Category: Books • Home education • Learning by doing • Literacy
I've started to read this piece by Denis Dutton, a recently acquired interest of mine, and so far I like it a lot:
With Toni Morrison, I acknowledge that what I think and do is already inscribed on my teaching, and all my work. Indeed, we do "teach values by having them," or at least cannot but reveal our values in the classroom in one manner or another. This is not a voluntary option for those of us who teach in higher education or anywhere else: it is a permanent feature of the human condition. I sit at my computer overlooking a grass commons between suburban houses. As it's a warm New Zealand summer, neighborhood children below are playing an improvised game of cricket. Mr. Gagliardi from the house opposite mine appears with his lawnmower and asks the kids to give way so he can mow the lawn. Today he's doing my side as well, because my old mower is still in the repair shop. They patiently wait by the side of the commons for him to finish, though it takes some more time when he shuts down the mower to chat a bit with Mr. McConchie next door. When the children later resume their play, Mr. Gagliardi helps out with some batting instruction, guiding them with his usual care and patience.When I think of "teaching values," I find it hard to keep my mind focused on university classrooms. The promulgation of moral principles in the classroom or lecture theater plays a real but overestimated role in the moral enculturation of young people; more important in my opinion is the human example set by teachers and other adults in the ordinary conduct of life. If morality could be instilled by teaching principles in the same way that mathematics can be taught through principles, then Moral Principles 101 would long since be required in every university. As things are, the moral education most people receive at the university is continuous with the moral example being set by Mr.
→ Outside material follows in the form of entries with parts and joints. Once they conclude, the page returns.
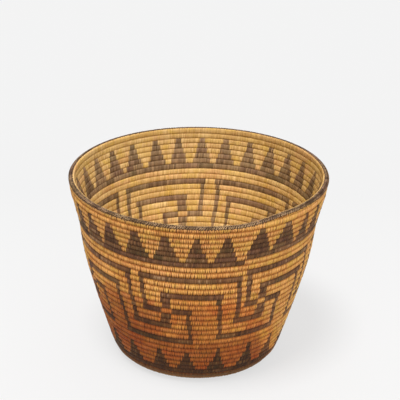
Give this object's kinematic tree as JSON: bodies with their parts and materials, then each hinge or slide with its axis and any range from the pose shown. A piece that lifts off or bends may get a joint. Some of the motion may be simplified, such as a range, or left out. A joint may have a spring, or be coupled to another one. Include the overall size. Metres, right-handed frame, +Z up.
{
  "type": "storage basket",
  "caption": "Coiled storage basket with a flat base, a flaring round wall of stacked coils and a braided rim, open at the top.",
  "frame": {"origin": "middle of the underside of the base, on the surface it stands on", "axes": "+Z up through the open mouth; the pictured front is at -Y and the seam, where each round of the coil ends, is at the right, towards +X"},
  "size_m": [0.2623, 0.2624, 0.1989],
  "materials": {
    "start_knot": "matte plaited plant fibre",
    "willow_base": "matte willow stitches, worn and browned",
    "willow_heel": "satin willow stitches, browned with handling",
    "willow_middle": "satin willow stitches with dark stitches in bands",
    "willow_upper": "satin willow stitches with dark stitches in points",
    "devils_claw_round": "satin dark stitches all round",
    "devils_claw_braid": "satin dark braid, worn along its top"
  },
  "bodies": {
    "root": {"start_knot": "start_knot", "base_round_01": "willow_base", "base_round_02": "willow_base", "base_round_03": "willow_base", "base_round_04": "willow_base", "base_round_05": "willow_base", "base_round_06": "willow_base", "base_round_07": "willow_base", "base_round_08": "willow_base", "base_round_09": "willow_base", "base_round_10": "willow_base", "base_round_11": "willow_base", "base_round_12": "willow_base", "base_round_13": "willow_base", "wall_round_01": "willow_heel", "wall_round_02": "willow_heel", "wall_round_03": "devils_claw_round", "wall_round_04": "willow_heel", "wall_round_05": "willow_heel", "wall_round_06": "willow_heel", "wall_round_07": "willow_heel", "wall_round_08": "willow_heel", "wall_round_09": "willow_middle", "wall_round_10": "willow_middle", "wall_round_11": "willow_middle", "wall_round_12": "willow_middle", "wall_round_13": "willow_middle", "wall_round_14": "willow_middle", "wall_round_15": "willow_middle", "wall_round_16": "willow_middle", "wall_round_17": "willow_middle", "wall_round_18": "willow_middle", "wall_round_19": "willow_middle", "wall_round_20": "willow_middle", "wall_round_21": "willow_middle", "wall_round_22": "willow_middle", "wall_round_23": "willow_upper", "wall_round_24": "willow_upper", "wall_round_25": "devils_claw_round", "wall_round_26": "willow_upper", "wall_round_27": "willow_upper", "wall_round_28": "willow_upper", "wall_round_29": "willow_upper", "wall_round_30": "willow_upper", "wall_round_31": "willow_upper", "wall_round_32": "willow_upper", "rim_braid": "devils_claw_braid"}
  },
  "joints": []
}
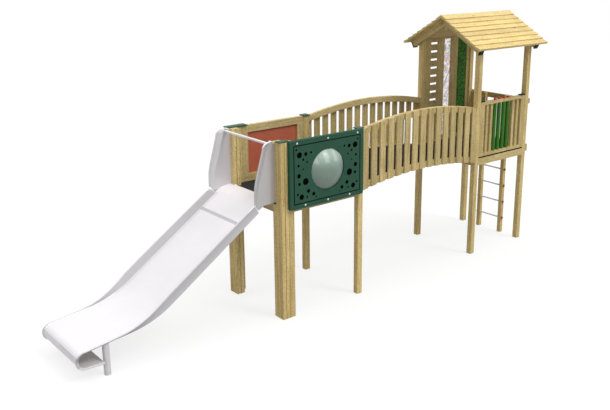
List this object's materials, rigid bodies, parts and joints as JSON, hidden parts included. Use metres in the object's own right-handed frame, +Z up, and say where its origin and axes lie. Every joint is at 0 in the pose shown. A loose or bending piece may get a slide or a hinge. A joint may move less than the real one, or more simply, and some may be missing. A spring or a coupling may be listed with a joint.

Gagliardi for the children down on the commons: his demonstrated sense of communal responsibility, his kindness and friendliness, his willingness to take time to help them with their play. He's not sermonizing from a pulpit, sacred or secular, he's just mowing the lawn, and setting a decent adult example.
I will be reading all of it, and my guess is, so may quite a few of you, if you haven't already
There is now a whole book devoted to the way that managerial gobbledegook now permeates the world in general, and academia in particular. Read, for example, this report:
People were rocking with laughter; some were in tears. Deadpan, Don Watson waited. One audience member said later it was the funniest dinner of academic deans he had ever attended. But Watson was not joking. He was reading from a university mission statement and other material on its website."To provide outcome-related research and consultancy services that address real-world issues" - shrieks of laughter. The university's "approach to quality management is underpinned by a strong commitment to continuous improvement and a whole-of-organisation framework" - uproar in the room.
The university in question was RMIT but it could have been any of them. Go to your website and read the language, Watson urged guests at a recent Deans of Education dinner. That made people laugh even more. They worked at universities; they knew what he was talking about. Some of them probably even wrote this stuff. It was a surreal moment.
Thanks, as so often, to Arts & Letters Daily.